On modern rigs the use of runners is so different that they are not often called running back stays - more often called check stays. They are used to help control the mast bend. For example, hard on the wind in a good breeze you might crank in the back stay and forestaysail stay to give the mest some bend and use the check stay to keep the mast from pumping or even collapsing with that bend.
01-12-2005, 09:39 PM
Running backstays are a racing boat feature - they allow forestay tension to be maintained by helping support the mast that is too slender and weak to maintain the tension by itself. They are a bother, and a little scary when it's blowing and you realize without them the mast could go over the side. It encourages you to pay attention. But you get used to them and when your next boat doesn't have them you forget you ever had them.
The boat on which I learned to sail (a wooden Dragon class Olympic racer) had runners so I thought it was just part of sailing - I didn't really notice that all those other boats didn't have runners. It's true that those other boats looked like floating refrigerators, or worse: like sneakers someone left in the water by mistake. And that genoa of ours set perfectly every time even though we didn't really know why. We thought every genoa set that well.
01-13-2005, 06:06 AM
I have a gaff cutter and she has running backstays.
It might be amusing if I set down the terminology applicable to this part of the rig on an English gaff cutter:
The wires that go to the top of the topmast from the sides of the boat are usually called topmast shrouds, but according to Claud Worth in "Yacht Cruising" this is incorrect and they should be called topmast backstays, because topmast shrouds are always set from a top (cf "Master and Commander", &c!)
I mention this because this is why you never see reference to "topmast backstays" when discussing backstays!
Now, a gaff cutter with a topmast, or a large Bermudian cutter such as a J class, has
two sets of running backstays.
One set are called the runners, and they are set up to the lowermast head or about in line with the forestay, the pull of which they oppose.
The other set are called the preventer backstays, and these are set up to the topmast head.
Both have two parts - the wire attached to the mast, which is called the pendant, and the tackle attached to the deck, called the fall. The pendant is obviously a fixed length whilst the fall obviously is not!
You can replace the fall tackle with a Highfield, Giles or Warrington Smyth lever, but the flexible wire going to the lever will still be the fall.
It is possible to minimise the need for running backstays if the aftermost pair of shrouds are led well aft, in which case they are called swifters.

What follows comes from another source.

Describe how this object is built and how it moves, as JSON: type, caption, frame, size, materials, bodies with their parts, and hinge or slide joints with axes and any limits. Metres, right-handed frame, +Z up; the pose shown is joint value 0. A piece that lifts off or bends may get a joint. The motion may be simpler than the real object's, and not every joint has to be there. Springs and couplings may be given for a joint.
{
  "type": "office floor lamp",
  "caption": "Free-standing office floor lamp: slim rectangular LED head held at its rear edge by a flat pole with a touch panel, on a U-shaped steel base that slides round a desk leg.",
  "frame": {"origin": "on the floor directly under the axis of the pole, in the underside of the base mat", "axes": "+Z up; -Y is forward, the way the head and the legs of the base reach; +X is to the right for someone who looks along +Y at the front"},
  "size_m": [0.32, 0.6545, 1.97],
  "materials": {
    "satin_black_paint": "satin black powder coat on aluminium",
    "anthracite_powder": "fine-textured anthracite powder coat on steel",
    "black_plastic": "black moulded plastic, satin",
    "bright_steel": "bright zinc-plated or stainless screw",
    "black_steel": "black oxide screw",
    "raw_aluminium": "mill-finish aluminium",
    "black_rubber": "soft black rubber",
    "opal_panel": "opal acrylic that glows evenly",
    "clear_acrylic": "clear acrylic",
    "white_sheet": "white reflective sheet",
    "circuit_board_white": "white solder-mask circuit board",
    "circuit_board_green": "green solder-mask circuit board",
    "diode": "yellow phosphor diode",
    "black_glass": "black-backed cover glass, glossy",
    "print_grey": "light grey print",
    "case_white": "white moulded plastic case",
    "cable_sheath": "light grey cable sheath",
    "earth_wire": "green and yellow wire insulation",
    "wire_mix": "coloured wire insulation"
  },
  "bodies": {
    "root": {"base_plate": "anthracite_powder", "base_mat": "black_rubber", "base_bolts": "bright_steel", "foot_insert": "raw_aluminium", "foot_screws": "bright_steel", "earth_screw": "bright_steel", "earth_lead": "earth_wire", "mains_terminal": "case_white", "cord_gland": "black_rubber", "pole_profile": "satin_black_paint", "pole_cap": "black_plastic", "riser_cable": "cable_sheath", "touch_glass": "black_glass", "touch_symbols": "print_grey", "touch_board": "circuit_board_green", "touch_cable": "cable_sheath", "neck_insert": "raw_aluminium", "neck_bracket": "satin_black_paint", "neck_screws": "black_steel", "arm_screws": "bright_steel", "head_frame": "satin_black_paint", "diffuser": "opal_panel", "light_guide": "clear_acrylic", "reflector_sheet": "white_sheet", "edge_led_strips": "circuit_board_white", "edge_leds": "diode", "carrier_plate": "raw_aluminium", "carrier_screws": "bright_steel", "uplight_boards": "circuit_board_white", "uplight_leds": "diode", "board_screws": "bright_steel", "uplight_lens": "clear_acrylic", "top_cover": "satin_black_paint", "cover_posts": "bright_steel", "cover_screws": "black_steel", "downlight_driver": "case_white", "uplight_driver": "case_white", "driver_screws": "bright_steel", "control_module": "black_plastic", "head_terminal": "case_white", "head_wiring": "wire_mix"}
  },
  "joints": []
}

However, in my view, on a gaff cutter of even moderate size, it is wise to keep the weather backstay set up in a seaway because it takes the pitching loads off the masthead.

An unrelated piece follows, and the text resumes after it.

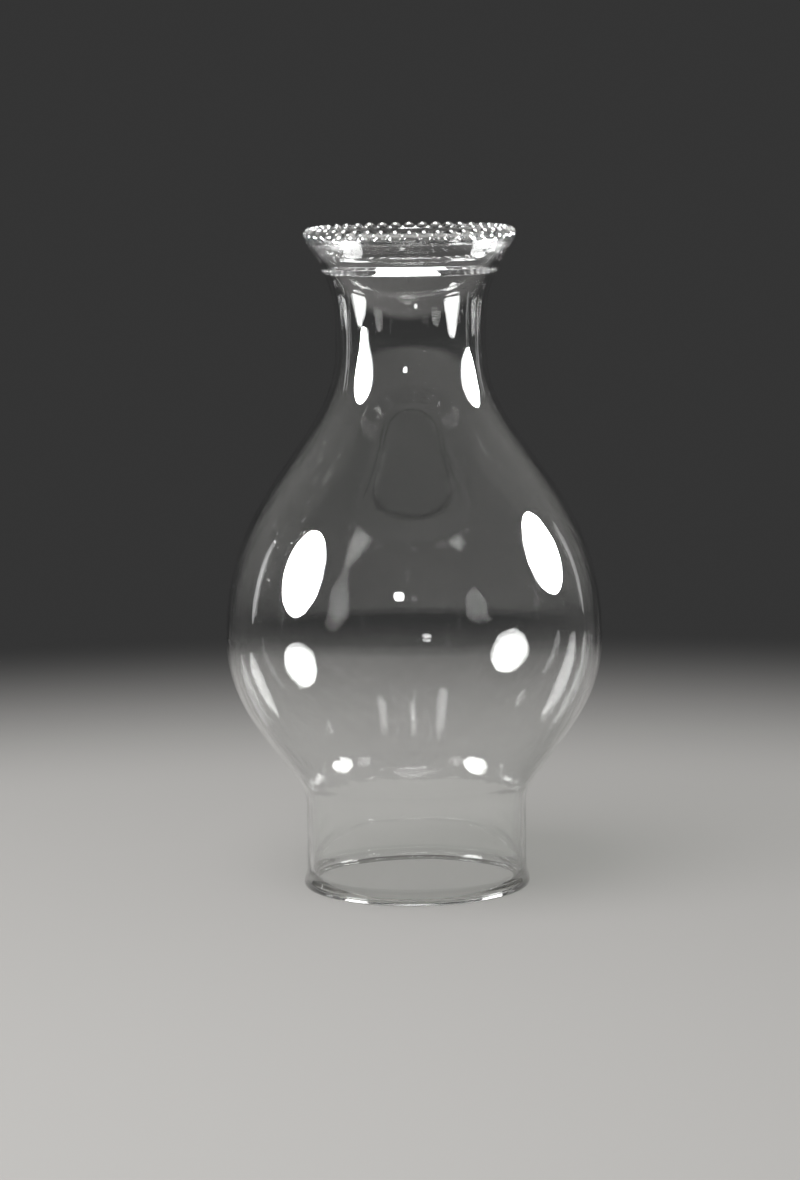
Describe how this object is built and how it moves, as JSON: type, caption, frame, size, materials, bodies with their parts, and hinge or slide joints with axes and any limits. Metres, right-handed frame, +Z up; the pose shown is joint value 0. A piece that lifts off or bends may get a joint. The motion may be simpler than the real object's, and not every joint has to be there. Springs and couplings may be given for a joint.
{
  "type": "oil lamp chimney",
  "caption": "Clear glass chimney for an oil lamp: a straight fitting collar, a round bulb and a narrow neck that flares to a mouth ringed with pearls.",
  "frame": {"origin": "centre of the foot's rim, on the surface that the chimney stands on", "axes": "+Z up along the axis of the glass, from the foot to the pearled mouth; X and Y are alike, and the glass has no front"},
  "size_m": [0.1238, 0.1238, 0.2166],
  "materials": {
    "clear_glass": "clear, fire-polished, faintly waved"
  },
  "bodies": {
    "root": {"chimney_glass": "clear_glass"}
  },
  "joints": []
}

There is never any need to set up the preventers unless and until a jib topsail is set, or a topsail is set on a run or broad reach.
I hope all is clear now, marks will be awarded out of 10... ;)
01-13-2005, 06:39 AM
Like Andrew said (I can only provide some pics - without preventer of course)...
01-13-2005, 08:07 AM
Running back stays? You don't need no stinkin' running back stays! Rake your mast, and off you go! :D
01-13-2005, 09:27 AM
Jim, what kind of boat are you talking about? I have a Star with double running back stays, and I have a Dragon with a single runner and a permanant backstay. to give you any real insight we need to know what kind of boat you want to do this on.
01-13-2005, 12:27 PM
Re: mast staying up without them. I once had a short time at the helm of an America's Cup boat, and was busy showing how quickly and smoothly I could tack the thing. Then the skipper asked me to tack more slowly. I forgot that on the AC boats there is no backstay, only runners, and a misstep does in fact send the mast over the side. Makes for an interesting gybe.
01-14-2005, 02:03 PM
Mickey .. the boat is Ed Davis' Tropic Bird (WB#163). A surf dory rigged for both sailing and pulling
01-14-2005, 02:14 PM
More on the Tropic Bird design:
You might try contacting Andy Oldman to see if backstays are useful on the boat.